Opções de compra futura de quotas ou ações

O contrato de compra futura de quotas ou ações garante ao investidor o direito de, no futuro, optar ou não pela compra de participação societária na empresa investida. Esse direito pode ser exercido ao longo de um período predeterminado. Essa modalidade comumente inclui um aporte inicial que o investidor faz na empresa, como prêmio pela aquisição da opção de compra. Contudo, o Imposto de Renda incide sobre a operação a uma alíquota de 15%, o que torna essa modalidade menos atrativa.

Outras modalidades de investimento direito

É possível utilizar outros métodos de aquisição de participação societária. A norma deixou esta hipótese de maneira bastante ampla, provavelmente pensando em conferir maior flexibilidade na estruturação das operações.

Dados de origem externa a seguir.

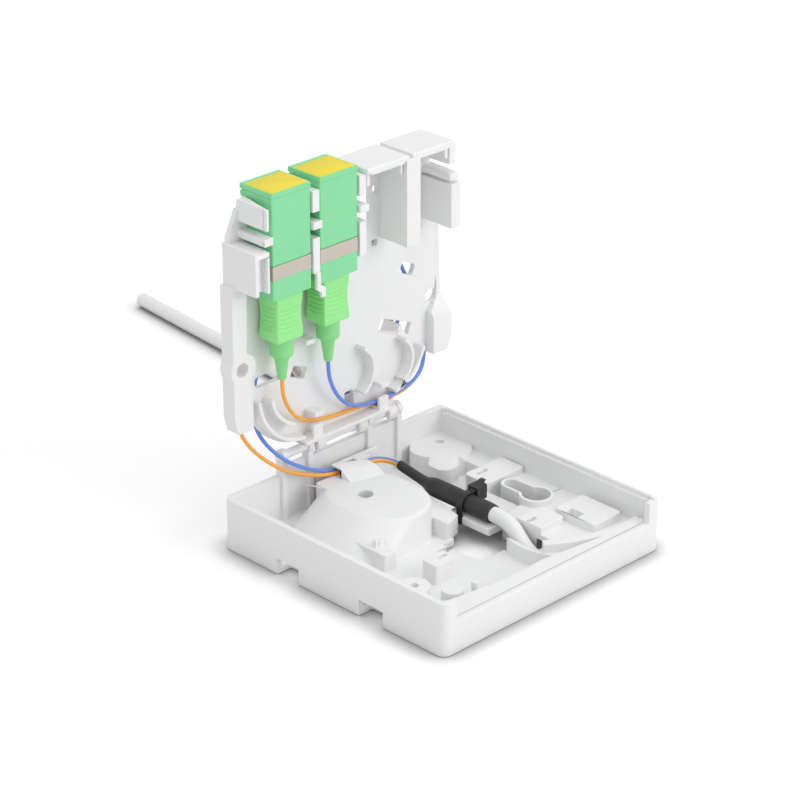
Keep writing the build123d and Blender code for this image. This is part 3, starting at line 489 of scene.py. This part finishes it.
# %% Tray and carrier
tray = softened("base_tray", "tray_moulding", white_plastic, 0.2, reshape=seen_tray)
carrier = softened("coupler_carrier", "carrier_moulding", white_plastic, 0.16, reshape=seen_carrier,
                   cut_z=ramp_foot_z)
print("tray faces", len(tray.data.polygons), "carrier faces", len(carrier.data.polygons))

# %% [markdown]
# ## Small forms of the carrier
# Four small forms of the carrier are added as plain extrusions with bevelled edges, because a bevelled outline is
# the quickest way to a moulded look: the widening of the plate on the right, the smooth walls beside the free
# bays, the back of the box at the left end, and the hooked foot between the adapters.

# %% Extrusion helper and the small forms


def rounded_off(title, *ends, width=0.2):
    """A piece made of shells, each between two rings of points in mm, with rounded edges."""
    shape = bmesh.new()
    for pair in ends:
        rings = [[shape.verts.new(tuple(value * mm for value in spot)) for spot in ring] for ring in pair]
        skin(shape, rings)
        for ring in rings:
            shape.faces.new(ring)
    raw = placed(title + "_raw", mesh_from(shape, title + "_raw"))
    bevel = raw.modifiers.new("edges", "BEVEL")
    bevel.width = width * mm
    bevel.segments = 3
    bevel.limit_method = "ANGLE"
    with_flat_faces(raw)
    shaded_smooth(raw.data)
    return baked(raw, title)


def extruded(title, outlines, axis, width=0.2):
    """A piece made of flat outlines, each with its low and high place along an axis, with rounded edges."""
    ends = [[[(a, level, b) if axis == "Y" else (a, b, level) for a, b in outline] for level in (low, high)]
            for outline, low, high in outlines]
    return rounded_off(title, *ends, width=width)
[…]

Um instrumento que poderia ser útil é o contrato de participação societária criado pela Lei Complementar Nº 155, de 27 de outubro de 2016. Esta garante uma boa segurança patrimonial, uma vez que limita a responsabilidade do sócio investidor. Contudo, após a regulamentação da Receita Federal sobre a tributação da operação, esta modalidade se tornou menos atrativa e subutilizada. Apesar disso, continua sendo uma opção viável.

Conclusão

O Decreto 9.283/18, que regulamenta o Marco Legal da Ciência, Tecnologia e Inovação, incluiu os serviços sociais autônomos no grupo de entidades autorizadas a realizar investimentos diretos e indiretos em empresas que são objeto das políticas de incentivo previstas nesse conjunto de normas. Assim, os serviços sociais autônomos tornam-se capazes de adquirir participação societária nas empresas que fazem parte de seus programas de apoio, o que pode mudar a forma como essas entidades estruturam suas atividades. Esse investimento direto pode ser realizado por meio de uma série modalidades contratuais, dentre as quais identificamos o mútuo conversível como uma opção especialmente interessante.